-- Start DATA ENTRIES --

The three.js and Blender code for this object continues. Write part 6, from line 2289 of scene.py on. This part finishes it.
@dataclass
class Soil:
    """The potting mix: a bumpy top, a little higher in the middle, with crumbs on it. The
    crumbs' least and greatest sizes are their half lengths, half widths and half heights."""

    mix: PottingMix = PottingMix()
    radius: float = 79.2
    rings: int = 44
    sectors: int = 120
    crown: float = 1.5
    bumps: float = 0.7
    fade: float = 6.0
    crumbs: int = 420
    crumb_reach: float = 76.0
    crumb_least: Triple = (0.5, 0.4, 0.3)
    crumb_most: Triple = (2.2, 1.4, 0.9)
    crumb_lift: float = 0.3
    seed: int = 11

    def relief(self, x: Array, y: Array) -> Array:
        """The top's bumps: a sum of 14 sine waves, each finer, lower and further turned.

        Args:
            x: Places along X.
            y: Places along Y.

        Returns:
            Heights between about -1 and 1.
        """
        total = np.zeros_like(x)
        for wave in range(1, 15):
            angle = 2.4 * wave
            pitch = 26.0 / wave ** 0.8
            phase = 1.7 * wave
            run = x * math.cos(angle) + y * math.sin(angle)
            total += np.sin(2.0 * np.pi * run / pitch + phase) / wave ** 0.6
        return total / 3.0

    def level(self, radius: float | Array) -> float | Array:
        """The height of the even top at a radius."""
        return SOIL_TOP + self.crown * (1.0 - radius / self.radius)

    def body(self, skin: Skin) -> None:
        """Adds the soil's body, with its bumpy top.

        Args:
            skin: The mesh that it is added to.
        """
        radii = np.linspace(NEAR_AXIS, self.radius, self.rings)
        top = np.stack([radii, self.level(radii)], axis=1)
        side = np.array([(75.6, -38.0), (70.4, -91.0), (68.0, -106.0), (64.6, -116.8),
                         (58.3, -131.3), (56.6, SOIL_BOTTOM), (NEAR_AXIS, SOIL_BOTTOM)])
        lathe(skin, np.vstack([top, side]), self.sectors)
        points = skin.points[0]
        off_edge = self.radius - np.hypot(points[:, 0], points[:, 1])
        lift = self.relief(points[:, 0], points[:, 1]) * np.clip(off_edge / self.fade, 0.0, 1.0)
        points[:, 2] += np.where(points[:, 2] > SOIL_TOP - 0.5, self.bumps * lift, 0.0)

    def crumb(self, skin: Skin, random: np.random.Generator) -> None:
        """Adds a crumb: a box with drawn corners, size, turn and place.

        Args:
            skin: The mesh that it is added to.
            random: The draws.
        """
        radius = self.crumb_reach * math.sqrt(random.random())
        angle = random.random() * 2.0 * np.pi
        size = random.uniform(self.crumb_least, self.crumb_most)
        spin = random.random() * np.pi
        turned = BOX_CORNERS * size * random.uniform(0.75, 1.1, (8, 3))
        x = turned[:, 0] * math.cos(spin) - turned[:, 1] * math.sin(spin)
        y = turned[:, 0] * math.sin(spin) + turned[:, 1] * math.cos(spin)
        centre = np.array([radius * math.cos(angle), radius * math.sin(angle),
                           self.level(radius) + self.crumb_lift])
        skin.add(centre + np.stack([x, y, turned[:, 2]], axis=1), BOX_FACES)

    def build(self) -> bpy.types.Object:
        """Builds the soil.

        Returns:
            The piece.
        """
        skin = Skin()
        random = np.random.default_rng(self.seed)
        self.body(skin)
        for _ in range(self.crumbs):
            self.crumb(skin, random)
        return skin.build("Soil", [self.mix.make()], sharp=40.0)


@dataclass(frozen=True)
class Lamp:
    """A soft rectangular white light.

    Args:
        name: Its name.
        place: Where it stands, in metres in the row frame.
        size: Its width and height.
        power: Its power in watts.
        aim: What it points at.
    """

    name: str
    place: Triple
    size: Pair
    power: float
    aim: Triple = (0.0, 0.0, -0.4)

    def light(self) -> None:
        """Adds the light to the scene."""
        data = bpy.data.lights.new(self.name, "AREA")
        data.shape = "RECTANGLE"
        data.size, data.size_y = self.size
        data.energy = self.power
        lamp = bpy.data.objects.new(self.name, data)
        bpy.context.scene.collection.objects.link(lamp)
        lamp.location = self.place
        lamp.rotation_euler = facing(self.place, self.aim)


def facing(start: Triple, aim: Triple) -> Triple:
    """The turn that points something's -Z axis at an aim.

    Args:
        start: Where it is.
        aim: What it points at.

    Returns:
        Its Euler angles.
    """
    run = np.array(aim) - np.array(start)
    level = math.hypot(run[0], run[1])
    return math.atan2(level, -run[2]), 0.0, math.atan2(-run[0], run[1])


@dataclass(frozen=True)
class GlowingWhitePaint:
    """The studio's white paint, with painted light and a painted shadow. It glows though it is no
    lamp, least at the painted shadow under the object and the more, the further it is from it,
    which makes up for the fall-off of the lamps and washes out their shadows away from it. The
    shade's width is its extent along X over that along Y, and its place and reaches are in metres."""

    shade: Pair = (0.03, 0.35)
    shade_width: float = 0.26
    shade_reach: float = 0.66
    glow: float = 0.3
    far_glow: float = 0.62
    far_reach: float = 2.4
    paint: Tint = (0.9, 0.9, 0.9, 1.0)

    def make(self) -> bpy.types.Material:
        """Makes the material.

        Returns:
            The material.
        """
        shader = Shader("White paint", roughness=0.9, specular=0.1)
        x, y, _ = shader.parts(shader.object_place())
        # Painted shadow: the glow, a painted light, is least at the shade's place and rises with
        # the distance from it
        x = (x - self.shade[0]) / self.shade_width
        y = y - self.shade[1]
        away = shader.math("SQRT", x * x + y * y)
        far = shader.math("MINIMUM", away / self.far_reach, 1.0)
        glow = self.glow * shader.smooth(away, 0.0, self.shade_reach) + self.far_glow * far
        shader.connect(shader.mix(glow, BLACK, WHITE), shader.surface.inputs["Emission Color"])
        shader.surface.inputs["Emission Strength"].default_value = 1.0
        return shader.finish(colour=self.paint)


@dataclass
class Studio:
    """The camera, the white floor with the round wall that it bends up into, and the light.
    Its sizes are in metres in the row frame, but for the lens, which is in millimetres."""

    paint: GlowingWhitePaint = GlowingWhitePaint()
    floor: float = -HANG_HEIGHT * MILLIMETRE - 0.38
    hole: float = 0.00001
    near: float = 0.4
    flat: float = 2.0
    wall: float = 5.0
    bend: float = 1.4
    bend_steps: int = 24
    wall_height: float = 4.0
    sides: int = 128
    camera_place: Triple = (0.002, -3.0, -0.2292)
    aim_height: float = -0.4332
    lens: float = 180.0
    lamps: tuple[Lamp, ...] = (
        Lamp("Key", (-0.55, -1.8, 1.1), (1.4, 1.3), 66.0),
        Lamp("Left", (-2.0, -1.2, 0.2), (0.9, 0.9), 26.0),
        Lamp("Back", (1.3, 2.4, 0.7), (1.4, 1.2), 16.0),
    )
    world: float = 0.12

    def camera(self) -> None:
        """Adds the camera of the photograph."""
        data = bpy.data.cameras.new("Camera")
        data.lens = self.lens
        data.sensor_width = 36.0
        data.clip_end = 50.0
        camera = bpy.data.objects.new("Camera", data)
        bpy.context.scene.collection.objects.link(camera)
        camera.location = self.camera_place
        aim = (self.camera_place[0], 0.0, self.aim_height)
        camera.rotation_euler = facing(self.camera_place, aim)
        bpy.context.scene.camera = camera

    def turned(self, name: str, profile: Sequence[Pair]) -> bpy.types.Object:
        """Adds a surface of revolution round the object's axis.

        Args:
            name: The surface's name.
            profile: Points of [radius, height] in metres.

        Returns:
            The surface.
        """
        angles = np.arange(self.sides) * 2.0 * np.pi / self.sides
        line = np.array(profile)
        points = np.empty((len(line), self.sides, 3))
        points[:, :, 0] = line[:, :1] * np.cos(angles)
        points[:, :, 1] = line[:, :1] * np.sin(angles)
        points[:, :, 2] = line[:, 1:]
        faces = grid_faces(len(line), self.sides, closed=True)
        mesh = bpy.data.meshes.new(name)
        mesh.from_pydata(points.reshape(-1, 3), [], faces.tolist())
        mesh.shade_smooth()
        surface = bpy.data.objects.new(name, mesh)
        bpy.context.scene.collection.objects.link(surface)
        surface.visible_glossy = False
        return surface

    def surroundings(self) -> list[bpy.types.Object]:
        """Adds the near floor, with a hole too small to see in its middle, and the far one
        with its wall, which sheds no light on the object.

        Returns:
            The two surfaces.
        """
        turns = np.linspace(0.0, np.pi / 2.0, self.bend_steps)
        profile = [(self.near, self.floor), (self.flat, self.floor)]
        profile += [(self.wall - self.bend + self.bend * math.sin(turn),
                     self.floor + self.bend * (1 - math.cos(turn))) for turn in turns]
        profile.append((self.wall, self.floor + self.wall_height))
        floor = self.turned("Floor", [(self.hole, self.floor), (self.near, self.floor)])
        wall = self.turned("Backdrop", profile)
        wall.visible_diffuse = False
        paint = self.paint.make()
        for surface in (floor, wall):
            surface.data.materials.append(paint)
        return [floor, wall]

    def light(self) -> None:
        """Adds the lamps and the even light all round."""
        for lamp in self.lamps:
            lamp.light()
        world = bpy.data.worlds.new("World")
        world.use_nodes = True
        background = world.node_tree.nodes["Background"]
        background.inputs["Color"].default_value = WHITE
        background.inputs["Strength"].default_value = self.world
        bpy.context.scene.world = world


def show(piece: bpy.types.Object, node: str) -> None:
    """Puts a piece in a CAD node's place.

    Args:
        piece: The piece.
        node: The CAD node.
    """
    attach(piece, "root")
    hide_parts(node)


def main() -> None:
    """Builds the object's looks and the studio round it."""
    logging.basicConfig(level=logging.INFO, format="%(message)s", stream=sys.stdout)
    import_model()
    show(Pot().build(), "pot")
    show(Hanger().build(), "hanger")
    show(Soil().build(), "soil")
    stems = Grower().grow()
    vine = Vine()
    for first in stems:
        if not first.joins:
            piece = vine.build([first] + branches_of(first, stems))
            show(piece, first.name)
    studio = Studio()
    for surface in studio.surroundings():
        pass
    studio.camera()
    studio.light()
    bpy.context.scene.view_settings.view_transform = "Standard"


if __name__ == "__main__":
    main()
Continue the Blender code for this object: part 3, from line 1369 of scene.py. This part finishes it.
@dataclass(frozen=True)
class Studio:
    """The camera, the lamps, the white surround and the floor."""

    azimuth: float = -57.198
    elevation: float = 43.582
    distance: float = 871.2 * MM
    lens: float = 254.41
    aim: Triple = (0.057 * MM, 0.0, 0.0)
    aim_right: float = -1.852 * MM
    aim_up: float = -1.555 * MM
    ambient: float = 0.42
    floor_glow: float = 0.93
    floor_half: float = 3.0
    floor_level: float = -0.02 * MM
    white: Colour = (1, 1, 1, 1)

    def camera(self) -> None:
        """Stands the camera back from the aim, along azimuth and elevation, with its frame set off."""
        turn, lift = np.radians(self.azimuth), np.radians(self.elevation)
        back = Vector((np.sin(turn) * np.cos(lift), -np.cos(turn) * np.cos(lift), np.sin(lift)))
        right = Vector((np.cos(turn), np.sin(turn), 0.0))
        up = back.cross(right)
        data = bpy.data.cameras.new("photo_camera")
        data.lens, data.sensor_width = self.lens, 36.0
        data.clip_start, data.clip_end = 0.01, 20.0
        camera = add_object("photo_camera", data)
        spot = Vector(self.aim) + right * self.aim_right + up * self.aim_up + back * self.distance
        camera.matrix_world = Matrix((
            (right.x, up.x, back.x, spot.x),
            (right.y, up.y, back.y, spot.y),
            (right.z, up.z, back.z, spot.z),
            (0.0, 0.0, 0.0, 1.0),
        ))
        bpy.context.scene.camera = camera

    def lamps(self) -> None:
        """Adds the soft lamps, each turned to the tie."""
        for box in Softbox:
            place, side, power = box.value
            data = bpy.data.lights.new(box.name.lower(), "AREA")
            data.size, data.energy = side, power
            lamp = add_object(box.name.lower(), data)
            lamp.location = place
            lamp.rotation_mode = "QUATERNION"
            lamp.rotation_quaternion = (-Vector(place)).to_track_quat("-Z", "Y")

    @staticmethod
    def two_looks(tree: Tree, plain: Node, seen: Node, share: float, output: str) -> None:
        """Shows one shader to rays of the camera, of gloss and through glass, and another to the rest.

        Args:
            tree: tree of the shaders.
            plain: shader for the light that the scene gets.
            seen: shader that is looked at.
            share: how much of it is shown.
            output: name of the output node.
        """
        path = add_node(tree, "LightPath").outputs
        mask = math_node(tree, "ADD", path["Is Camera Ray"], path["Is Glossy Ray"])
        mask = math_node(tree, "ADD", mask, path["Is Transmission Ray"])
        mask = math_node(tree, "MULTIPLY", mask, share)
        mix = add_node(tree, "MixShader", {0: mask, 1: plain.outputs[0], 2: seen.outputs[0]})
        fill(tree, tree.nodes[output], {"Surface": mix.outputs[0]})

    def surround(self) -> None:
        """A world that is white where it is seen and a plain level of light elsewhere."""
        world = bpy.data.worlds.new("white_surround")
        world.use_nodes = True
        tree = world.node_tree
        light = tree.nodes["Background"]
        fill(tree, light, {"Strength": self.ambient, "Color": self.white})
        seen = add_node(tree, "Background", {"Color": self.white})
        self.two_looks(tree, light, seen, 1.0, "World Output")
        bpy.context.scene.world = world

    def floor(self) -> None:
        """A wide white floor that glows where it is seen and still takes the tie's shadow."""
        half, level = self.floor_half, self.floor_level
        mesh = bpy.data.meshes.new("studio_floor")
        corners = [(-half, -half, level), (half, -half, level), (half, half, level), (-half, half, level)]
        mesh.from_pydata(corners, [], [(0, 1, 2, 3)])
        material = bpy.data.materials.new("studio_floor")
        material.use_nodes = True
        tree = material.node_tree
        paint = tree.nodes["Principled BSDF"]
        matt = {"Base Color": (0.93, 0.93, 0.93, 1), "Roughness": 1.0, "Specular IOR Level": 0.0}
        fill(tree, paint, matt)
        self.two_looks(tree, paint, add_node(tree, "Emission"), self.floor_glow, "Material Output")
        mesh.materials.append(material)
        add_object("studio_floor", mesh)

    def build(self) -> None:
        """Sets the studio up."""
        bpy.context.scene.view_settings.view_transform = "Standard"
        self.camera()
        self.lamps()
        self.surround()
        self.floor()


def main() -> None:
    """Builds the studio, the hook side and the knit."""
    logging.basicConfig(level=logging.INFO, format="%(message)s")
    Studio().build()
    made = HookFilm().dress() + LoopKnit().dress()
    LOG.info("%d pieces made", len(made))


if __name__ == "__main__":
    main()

-- End DATA ENTRIES --

DIRECTIVE:
Print exactly, and only, the lines beginning at the top of the listing and ending at the line with "y: Places along Y.".

TASK ANSWER:
The three.js and Blender code for this object continues. Write part 6, from line 2289 of scene.py on. This part finishes it.
@dataclass
class Soil:
    """The potting mix: a bumpy top, a little higher in the middle, with crumbs on it. The
    crumbs' least and greatest sizes are their half lengths, half widths and half heights."""

    mix: PottingMix = PottingMix()
    radius: float = 79.2
    rings: int = 44
    sectors: int = 120
    crown: float = 1.5
    bumps: float = 0.7
    fade: float = 6.0
    crumbs: int = 420
    crumb_reach: float = 76.0
    crumb_least: Triple = (0.5, 0.4, 0.3)
    crumb_most: Triple = (2.2, 1.4, 0.9)
    crumb_lift: float = 0.3
    seed: int = 11

    def relief(self, x: Array, y: Array) -> Array:
        """The top's bumps: a sum of 14 sine waves, each finer, lower and further turned.

        Args:
            x: Places along X.
            y: Places along Y.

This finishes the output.